How to Avoid Storm Chasers and Common Hurricane Repair Scams
Sadly, September finds thousands of Americans facing unparalleled property damage as a result of Hurricane Irma and Harvey’s recent devastation. If dealing with the toll of the damage alone is not daunting enough, many individuals can fall prey to unscrupulous contractors. These heartless scammers try to take advantage of a challenging, emotional situation for personal gain. While you cannot prevent the path of a storm, you can protect yourself from these far too common predatory hurricane cleanup scams.
Follow these simple tips to help ensure you select an honest, legitimate contractor and avoid the throngs of Storm Chasers just looking to make a quick buck:
Folks certainly don’t call these heartless swindlers Storm Chasers for nothing! Unethical contractors must continually seek business in new storm-impacted areas to avoid facing responsibility for their predatory actions. Dealing with established, local contractors, is almost always a safer bet. Spending locally can take more time in storm-impacted areas, but the wait is often worth the result. Remember to ask your friends and neighbors for recommendations based on their own experiences!
Learn Local Licensing Requirements:
Anyone hiring a contractor to work in their home should familiarize themselves with the licensing requirements in their area BEFORE interviewing potential workers. You can find a list of relevant state consumer protection agencies here.
Research Potential Hires’ Licenses:
Once you are familiar with the licensing requirements in your area, ensure that anyone performing work for you is fully licensed.
Never sign anything BEFORE you research a contractor’s license.
Request a physical copy of their license upon arrival at your property.
Don’t trust the contractor’s word alone and always confirm everything.
Contact the appropriate license regulatory board to confirm the company’s license is active and in good standing.
In addition to a license, contractors also need to be insured to protect you from getting stuck with the bill in the event problems arise.
Request physical proof of insurance listing their coverage liability limits.
Call the contractor’s insurer and confirm any information they provided.
Check, Check, Check and CHECK AGAIN:
There is no substitute for good old-fashioned effort when it comes to researching potential contractors. Following a serious storm, individuals often want damage repaired as quickly as possible to help restore feelings of normalcy. While certain areas must be addressed immediately for safety, the more you research in advance, the less likely you are to fall victim to predatory contractors.

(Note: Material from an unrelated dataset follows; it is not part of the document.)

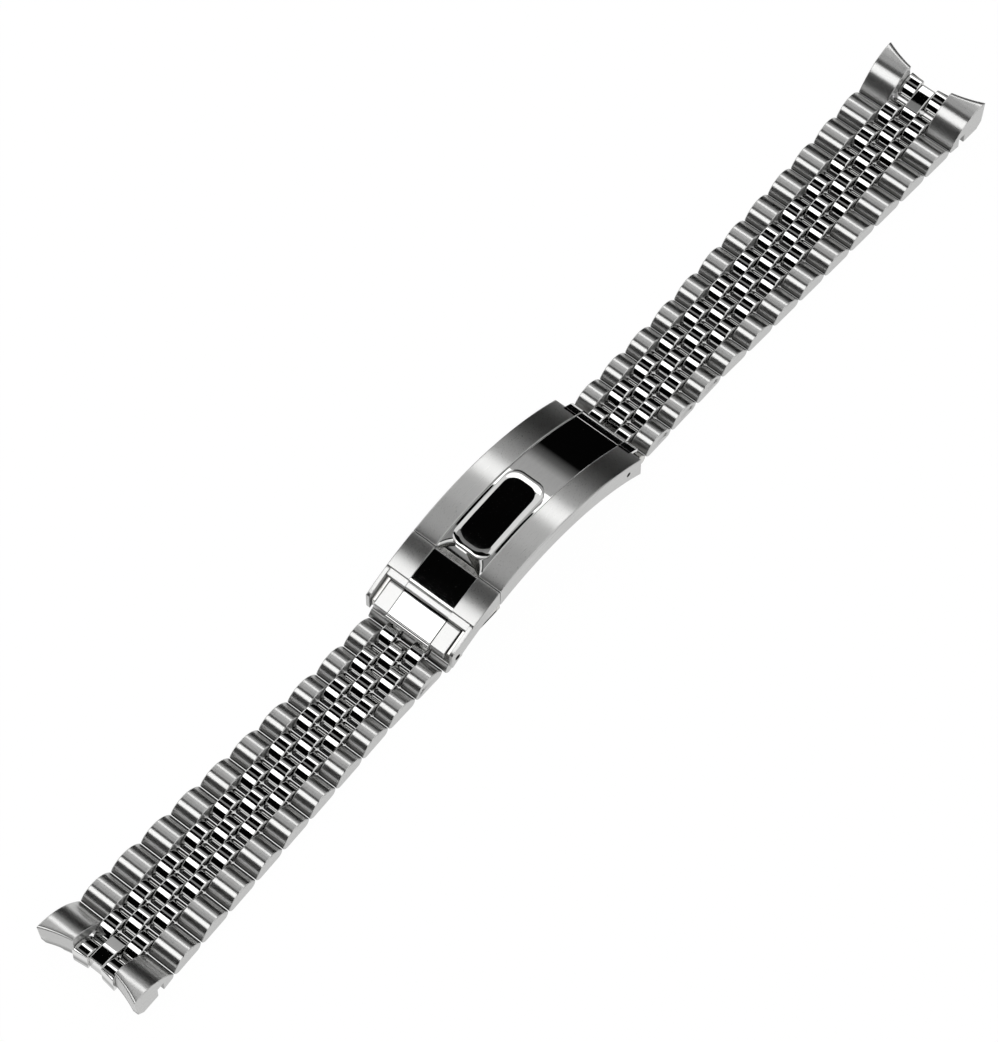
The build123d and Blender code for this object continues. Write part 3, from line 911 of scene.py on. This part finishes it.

Ask all contractors for photo ID and make a copy for your records.
Research potential contractors through all available online resources.
Including: Google, BBB, Yelp, Angie’s List and RipOffReport
Contact your homeowners or renters insurance company and inquire about prospective hires. Insurers often keep records regarding past contractor scam claims.
Inquire with your family, neighbors and others in the community for any recommendations or concerns.
Hire an experienced private investigator to fully research potential hires on your behalf.
Pay Attention to the Paperwork:
As the old adage goes, the devil is in the details. Predatory contractors hate paperwork because it makes it significantly more difficult for them to exploit potential victims. Always put it on paper.
Require all contractors to provide a detailed written estimate BEFORE signing any agreements or performing any work.
Contractor estimates should include:
The contractor’s (and or company’s) name, address, phone number and license number
An accurate description of the work (including everything they will do and the completion date)
A list of all the required materials and estimated material cost
Be sure to confirm if this cost is included in the estimate.
A detailed bid for the job (including labor and other costs)
Fully examine and read all contracts to ensure no blank fields remain. Scammers will often alter these at a later date.
Initial every page of the contract and estimate to help prevent alteration.
Always ask for a copy of signed documents BEFORE the documents leave your possession.
Remember, contracts signed in your home (and some other locations) can be cancelled within 3 days under the FTC’s Cooling-Off Rule. Additional info available via link.
Create Paper Trail Protection:
If cash is a contractor scammer’s best friend, then an easily traceable paper trail is probably their worst enemy.
ALWAYS pay by credit card if possible. It creates a solid paper trail and may also provide additional protection in the event of a dispute.
If credit card payments are not possible, pay the contractor by check.
NEVER pay contractors in cash.
Avoid lump sum payments, both in advance and at the conclusion.
Pay for services incrementally, over the course of a project to help minimize your potential loss.
Keep detailed records of all pertinent items (including invoices, payments, contracts, estimates, conversations and receipts)
Photograph all storm damage and contractor work (at varying intervals).
Americans will spend billions of dollars in their effort to recover from these recent catastrophic storms. The sheer volume of recovery of makes the potential for predatory contractor scams almost unavoidable. While they will always exist, you can avoid them. Follow the steps in this article and protect yourself and your property from these low-life storm chasers.
If researching potential contractors seems overwhelming, you can always hire a license private investigator to help out with the legwork. Many have experience with fraud investigations and can easily spot scammer red flags from a mile away.
Above all else, always trust your instincts. If a deal sounds too good to be true, it most likely is.